In January, the European Commission reported that since GDPR legislation came into force, it  received 95,100 complaints about data practices and 41,502 breach notifications. The most common types of complaints regarded telemarketing, promotional e-mails and video surveillance. The fines meted out included one of €50 million against Google for lack of consent on ads.

According to a GDPR data breach survey carried out by the global law firm DLA Piper, until last February, the number of data breaches notified by Malta were 100, which translates into 22.3 data breaches per 100,000 people, putting it in ninth place out of the 26 countries included in the survey.  Of these 100 breaches, 17 led to a fine, which according to the report, is ‘a surprisingly large number given the relatively small size of the country’. The significant number of fines is also indicative of good enforcement.

Locally, the DPA is the Office of the Information and Data Protection Commissioner, which is responsible for upholding the rights of individuals under the Data Protection Act and enforcing the obligations upon data controllers. The Commissioner has a broad range of powers including those relating to obtaining information, enforcing compliance with the Data Protection Act, entering and searching premises of a data controller or data processer, and imposing administrative penalties.

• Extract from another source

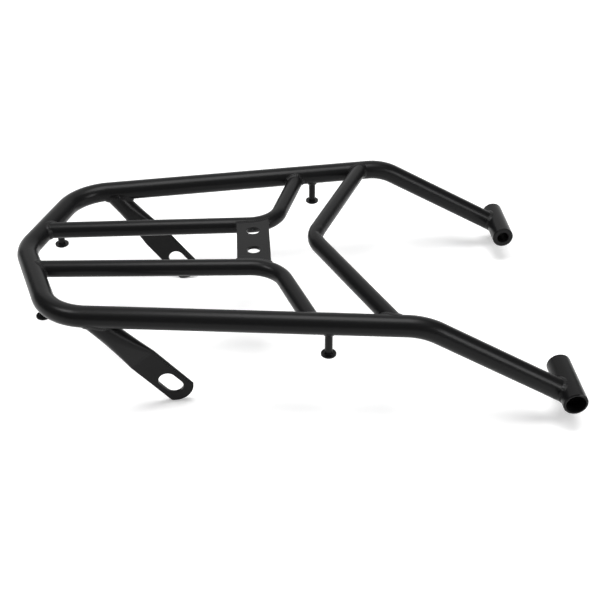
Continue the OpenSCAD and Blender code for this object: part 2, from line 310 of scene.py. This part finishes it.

When accessing the web, users often entrust vital personal information – name, surname, location, banking details – to internet service providers and to the websites being used.When accessing the web, users often entrust vital personal information – name, surname, location, banking details – to internet service providers and to the websites being used.

Know your rights

Everyone has the right to:

▪ the protection of personal data concerning them

▪ access to data which has been collected concerning them, and the right to have it rectified

GDPR key changes

Controller, processor and authority

GDPR determines a number of critical roles, including those of data controller, data processor and Data Protection Authority.

The data controller determines the purposes for which and the means by which personal data is processed. It is their role to determine ‘why’ and ‘how’ personal data should be processed..

The data processor processes personal data only on behalf of the controller. The data processor is usually a third party external to the company. However, in the case of groups of undertakings, one undertaking may act as processor for another undertaking.

The duties of the processor towards the controller must be specified in a contract or another legal act. For example, the contract must indicate what happens to the personal data once the contract is terminated.

The Data Protection Authority of each member state is an independent public authority that supervises, through investigative and corrective powers, the application of the data protection law.

Increased territorial scope

GDPR applies to all companies processing the personal data of data subjects residing in the EU, regardless of where the company is located. GDPR makes its applicability very clear – it applies to the processing of personal data by controllers and processors in the EU, regardless of whether the processing takes place in the EU or not. The GDPR also applies to the processing of personal data of data subjects in the EU by a controller or processor not established in the EU. Non-EU businesses processing the data of EU citizens also have to appoint a representative in the EU.

Penalties

Businesses and organisations in breach of GDPR can be fined up to four per cent of annual global turnover of the previous financial year, or €20m, whichever is greater. This is the maximum fine that can be imposed for the most serious infringements. There is a tiered approach to fines. Rules apply to both controllers and processors – meaning ‘clouds’ are not exempt from GDPR enforcement.

Earlier this year, the French data protection authority fined Google €50m. If the maximum four per cent had been imposed, this would have amounted to around $3.6bn (based on 2017 revenue of $110bn).

Consent

Conditions for consent have been strengthened. The request for consent must be given in a clear and easily accessible form, with the purpose for data processing attached to that consent. It must be as easy to withdraw consent as it is to give it.​

Data subject rights

Under GDPR, breach notifications are now mandatory in all member states where a data breach is likely to “result in a risk for the rights and freedoms of individuals."  This must be done within 72 hours of first having become aware of the breach. Data processors are also required to notify their customers and controllers without undue delay after first becoming aware of a data breach.

Right to access

GDPR gives data subjects the right to obtain confirmation from the data controller as to whether or not personal data concerning them is being processed, where and for what purpose. Furthermore, the controller shall provide a copy of the personal data, free of charge, in an electronic format.

Right to be forgotten

Data erasure entitles the data subject to have the data controller erase their personal data, cease further dissemination of the data, and potentially have third parties halt processing of the data.

Data portability

GDPR introduces data portability – the right for a data subject to receive the personal data concerning them – which they have previously provided in a ‘commonly used and machine readable format’ and have the right to transmit that data to another controller.

Privacy by design

Privacy by design calls for the inclusion of data protection from the onset of the designing of systems, rather than an addition. Controllers should hold and process only the data absolutely necessary for the completion of its duties as well as limiting the access to personal data to those needing to act out the processing.

Data Protection Officers

Controllers will no longer be required to notify their data processing activities with local DPAs, which, for multinationals, can be a bureaucratic nightmare with most Member States having different notification requirements. Internal record keeping requirements were introduced, and DPO appointment will be mandatory only for those controllers and processors whose core activities consist of processing operations, which require regular and systematic monitoring of data subjects on a large scale, or of special categories of data or data relating to criminal convictions and offences.